Spies should not write books. The word ‘disclosure’ should not enter their vocabulary. They are trained to be inveterate ‘hiders’ of things, taught neither to confirm nor deny. And yet, for almost as long as its existence, the CIA has produced memoirists.
The CIA currently receives 50 books each month to vet. Many of these works attract enormous publicity, with the authors being propelled onto network television shows and commanding six-figure advances. Valarie Plame, the CIA officer whose identity was leaked by the Bush White House in 2003, reportedly received $2 million for her book Fair Game. High-profile CIA officers have seen their memoirs become bestsellers.
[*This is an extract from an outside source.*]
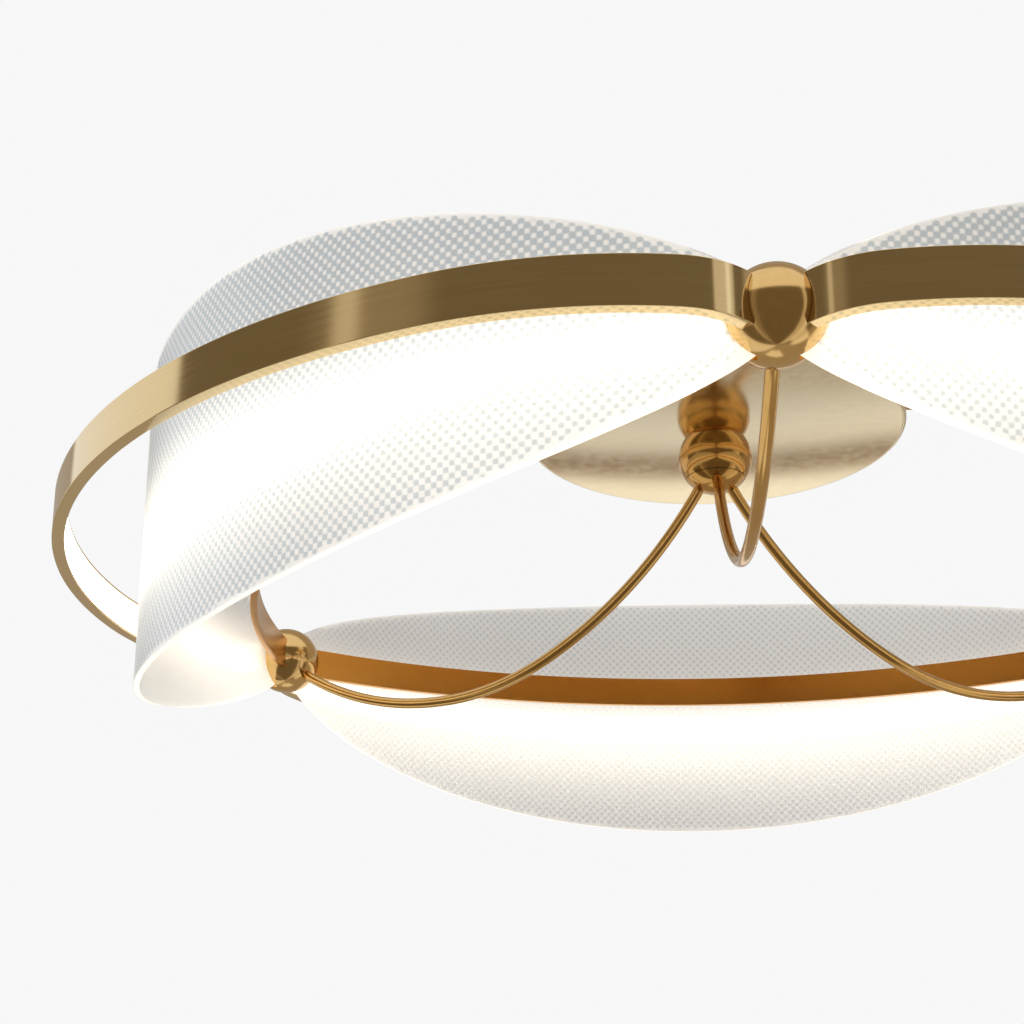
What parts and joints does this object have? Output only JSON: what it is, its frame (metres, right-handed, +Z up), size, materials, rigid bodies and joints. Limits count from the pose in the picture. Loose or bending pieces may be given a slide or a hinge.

Published in 2007, At the Center of the Storm, the memoir of CIA Director George Tenet, rose as high as Number 2 on the Amazon bestseller list, beaten to the top spot only by the seventh and final Harry Potter novel.
Company Confessions is the absorbing and untold story of the development of CIA memoirs. Using a wealth of newly-declassified materials, unpublished private correspondence and elite interviews with prominent memoirists, it explores a number of key questions. One, why do spies write books? Two, what do memoirs reveal about the CIA, intelligence and the broader subject of US foreign policy? And three, how has the CIA responded to the challenge of officers writing books?
One of the key contentions of Company Confessions is that the CIA memoir is an exposé of American Empire. Few memoirs are content to discuss the CIA’s analytical function, preferring instead to focus on covert action in far flung corners of the globe. By discussing how the CIA has carried out paramilitary operations, psychological warfare, and covert propaganda, to name just a few activities that fall under the mantle of covert action, authors reveal the extraordinary reach of US power. More recently-published CIA memoirs also consider whether this Empire is in trouble, if not on the verge of collapse. Opening up about the CIA’s role in Iraq and Afghanistan, as well as interventions in the 1990s in Panama, Bosnia and Kosovo, these works suggest that the US is being undermined by the very empire is has so assiduously cultivated.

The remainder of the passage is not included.